I come not only to honour the patron of our century, I come with the aim together with you, independent of what your faith is, once again to take care of the human being.
I have come to pray with all of you who have come here today and with the whole of Poland and the whole of Europe. Christ wishes that I who have become the Successor of Peter should give witness before the world to what constitutes the greatness and the misery of contemporary man, to what is his defeat and his victory.
I have come and I kneel on this Golgotha of the modern world, on these tombs, largely nameless like the great tomb of the Unknown Soldier. I kneel before all the inscriptions that come one after another bearing the memory of the victims of Birkenau in languages: Polish, English, Bulgarian, Romany, Czech, Danish, French, Greek, Hebrew, Yiddish, Spanish, Flemish, Serbo-Croat, German, Norwegian, Russian, Romanian, Hungarian, and Italian.
In particular I pause with you, dear participants in this encounter, before the inscription in Hebrew.

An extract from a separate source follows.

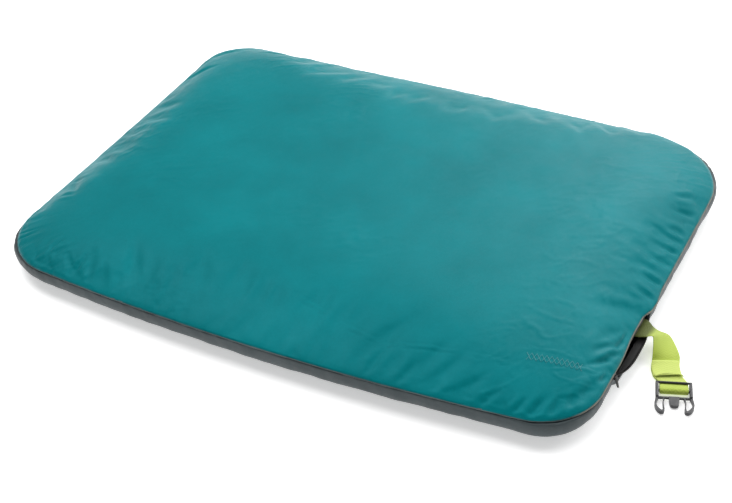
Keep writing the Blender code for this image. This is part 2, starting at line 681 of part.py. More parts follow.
def make_male_frame():
    """Two rails joined by the rear bar, the bar for the webbing and the cross bar with its guide."""
    frame = make_rail("buckle_male_frame", -RAIL_U)
    across = in_buckle(1, 0, 0) - in_buckle(0, 0, 0)
    guide = [(-GUIDE_ROOT_HALF, GUIDE_ROOT_V), (GUIDE_ROOT_HALF, GUIDE_ROOT_V),
             (GUIDE_NECK_HALF, GUIDE_NECK_V)]
    for step in range(7):
        angle = math.pi * step / 6
        guide.append((GUIDE_TIP_HALF * math.cos(angle), GUIDE_TIP_V + GUIDE_TIP_LONG * math.sin(angle)))
    guide.append((-GUIDE_NECK_HALF, GUIDE_NECK_V))
    for extra in (
            make_rail("rail", RAIL_U),
            rod("rear_bar", in_buckle(0, REAR_V, REAR_BAR_Z), across, 2 * RAIL_U, REAR_BAR_RADIUS,
                "black_plastic"),
            rod("web_bar", in_buckle(0, 0, BUCKLE_AT.z), across, 2 * RAIL_U, BAR_RADIUS, "black_plastic"),
            buckle_plate("cross_bar", rectangle(-RAIL_U, CROSS_BACK, RAIL_U, CROSS_FRONT), CROSS_BAR),
            buckle_plate("guide", guide, GUIDE)):
        boolean(frame, extra, "UNION")
    set_origin(frame, BUCKLE_AT)


def make_prongs():
    """Sprung hairpin prongs, one on each side of the guide."""
    centre_line = smooth_path([Vector(point) for point in PRONG_POINTS], 3)
    widths = [width.x for width in smooth_path([Vector((width, 0)) for width in PRONG_WIDTHS], 3)]
    pivot_u, pivot_v = PRONG_PIVOT
    for name, side in (("buckle_prong_left", -1), ("buckle_prong_right", 1)):
        outline = [(side * u, v) for u, v in thick_line(centre_line, widths)]
        prong = buckle_plate(name, outline, PRONG, smooth=True)
        set_origin(prong, in_buckle(side * pivot_u, pivot_v, PRONG_PIVOT_Z))


clear_scene()
make_bottom_panel()
make_core()
make_wadding()
make_top_panel()
make_piping()
make_pocket()
make_zip()
make_pull(make_slider())
make_inner_strap()
make_outer_strap()
make_male_frame()
make_prongs()
make_female_half()
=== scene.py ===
"""Looks of the camp pillow: puckered shells, zip, webbing, buckle, materials, light and camera.

Metres, +Z up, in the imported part's frame.  +X runs to the zipped end, the camera is at -Y.
"""
import json
import math
from contextlib import contextmanager

import bmesh
import bpy
import numpy as np
from mathutils import Matrix, Vector, noise
from mathutils.bvhtree import BVHTree


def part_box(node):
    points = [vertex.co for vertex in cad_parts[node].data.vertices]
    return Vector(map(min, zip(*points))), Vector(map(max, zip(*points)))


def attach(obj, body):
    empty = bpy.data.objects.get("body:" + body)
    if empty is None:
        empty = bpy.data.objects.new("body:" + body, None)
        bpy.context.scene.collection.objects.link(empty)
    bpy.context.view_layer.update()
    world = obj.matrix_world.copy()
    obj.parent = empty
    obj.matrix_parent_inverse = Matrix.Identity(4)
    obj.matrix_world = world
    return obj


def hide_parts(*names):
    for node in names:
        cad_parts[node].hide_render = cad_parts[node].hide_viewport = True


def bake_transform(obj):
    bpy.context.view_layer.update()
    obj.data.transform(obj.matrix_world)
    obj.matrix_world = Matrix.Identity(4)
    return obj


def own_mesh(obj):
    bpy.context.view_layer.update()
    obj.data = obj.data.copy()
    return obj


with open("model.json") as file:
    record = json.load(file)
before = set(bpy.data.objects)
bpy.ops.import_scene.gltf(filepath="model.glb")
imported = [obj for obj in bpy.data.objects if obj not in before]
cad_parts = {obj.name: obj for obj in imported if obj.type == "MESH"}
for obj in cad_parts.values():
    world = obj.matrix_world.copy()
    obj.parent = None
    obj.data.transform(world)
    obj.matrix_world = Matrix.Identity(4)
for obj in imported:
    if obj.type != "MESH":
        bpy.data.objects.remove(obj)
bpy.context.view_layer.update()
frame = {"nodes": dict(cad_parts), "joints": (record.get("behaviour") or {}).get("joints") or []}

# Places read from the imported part.
piping_low, piping_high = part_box("seam_piping")
panel_low, panel_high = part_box("top_panel")
SEAM_Z = (piping_low.z + piping_high.z) / 2
TOP_RIM_Z = panel_low.z
CROWN = panel_high.z - panel_low.z
BASE_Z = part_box("bottom_panel")[0].z
JOINTS = {joint["name"]: joint for joint in frame["joints"]}

# Plan outline of the pillow at the seam, as the part has it.
HALF_X, HALF_Y = 0.3175, 0.22625
CORNER_RADII = {(1, -1): 0.050, (1, 1): 0.090, (-1, 1): 0.048, (-1, -1): 0.065}
BOW_RIGHT, BOW_BACK, BOW_LEFT, BOW_FRONT = 0.0022, 0.005, -0.001, 0.019
CROWN_REACH, CROWN_POWER, CORNER_SPREAD = 0.16, 4, 0.6
SIDE_INSET = 0.027

# Zip mouth.
MOUTH_FRONT, MOUTH_BACK = -0.1415, -0.0505
TAPE_FRONT, TAPE_BACK = -0.1530, -0.0460
NOTCH_Z = 0.0163
LIP_OUT, LIP_DROP, LIP_IN = 0.0088, 0.0048, 0.0070
COIL_INSET, LOWER_COIL_Z, UPPER_COIL_Z = 0.0030, 0.0220, 0.0257
TAPE_THICK = 0.0006
TOOTH_PITCH, TOOTH_HALF_SIZES = 0.0013, (0.0012, 0.00042, 0.0010)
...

This inscription awakens the memory of the People whose sons and daughters were intended for total extermination. This People draws its origin from Abraham, our father in faith (cf. Rom 4:12), as was expressed by Paul of Tarsus. The very people that received from God the commandment “Thou shalt not kill”, itself experienced in a special measure what is meant by killing. It is not permissible for anyone to pass by this inscription with indifference.